The old system of criticism in reviews and magazines
worked well in its day, but it won't do now. The era of the
old-fashioned novel critic has gone by. He knows it, and his voice is
seldom heard. Even a numerous body, working promiscuously and without
conjunction, could not accomplish much. The only manner in which the
requisite result could be brought about would be by a regularly
organized set of men, working under direction and regulated by
authority, like the body of tax assessors or national judiciaries. Such
a corps should be trained to their work as to a profession like that of
law or medicine, having brotherhoods in every publishing town or city,
working together and subordinately, like the order of the Jesuits.
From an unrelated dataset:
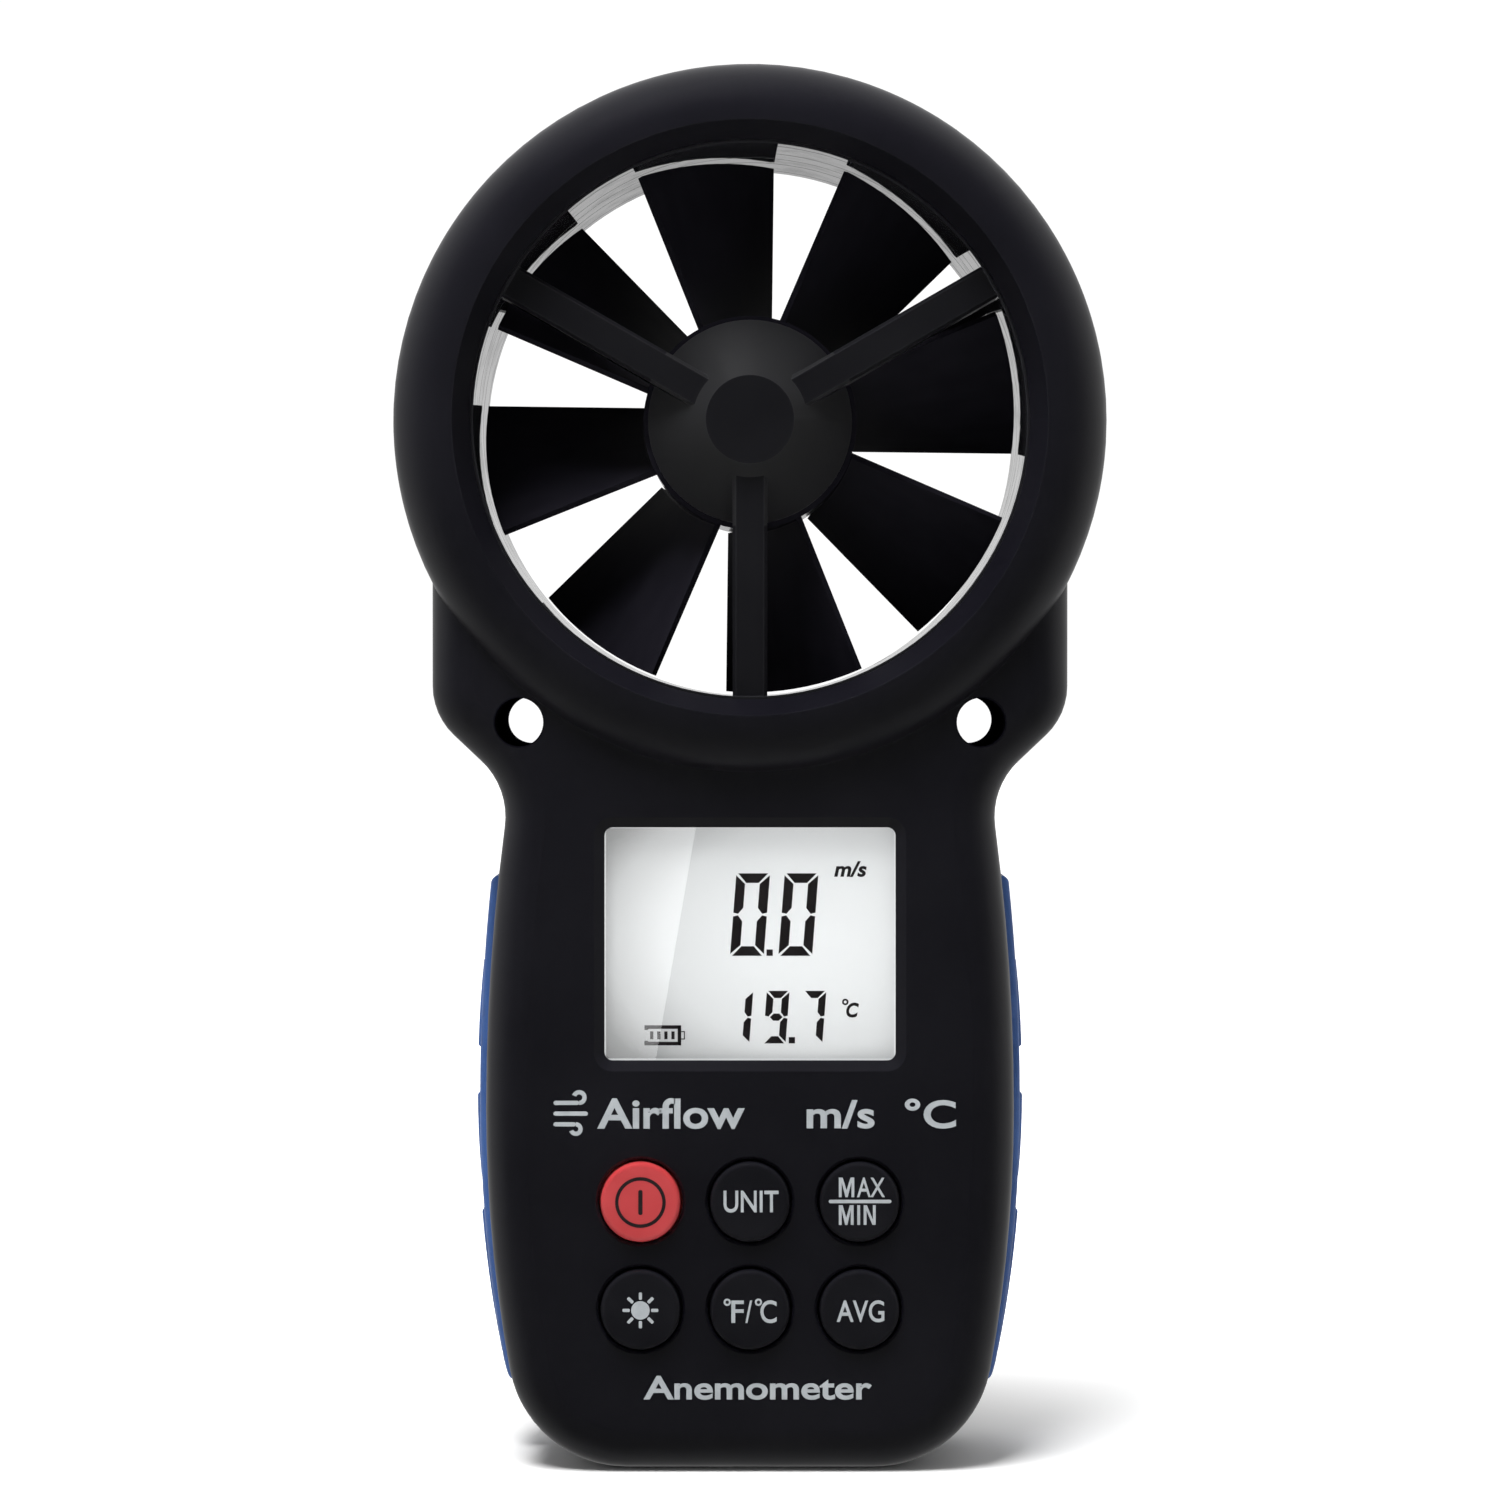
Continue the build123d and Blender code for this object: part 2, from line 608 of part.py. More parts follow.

They
should test every work before it was given to the public, and brand it
with precisely its mark of real merit. And thus might be accomplished a
most inestimable public service. In France such a system might be
practicable, and not hostile to the spirit and institutions of a nation
accustomed to have everything, even to the play programmes of the
theatre, regulated by the powers that be. But in America, home of
democracy and fatherland of individual independence, such a scheme, so
invaluable though so impossible, must, we fear, ever remain a
tantalizing vision. As it is, of course many a man of real ability is
drowned in the rushing waves of multitudinous authors, and his works
pass undistinguished to that unknown grave which gapes so mysteriously
in some hidden recess of the universe, and silently swallows yearly the
vast masses of printed paper which has done its brief work and been
thrown by read or unread, forgotten.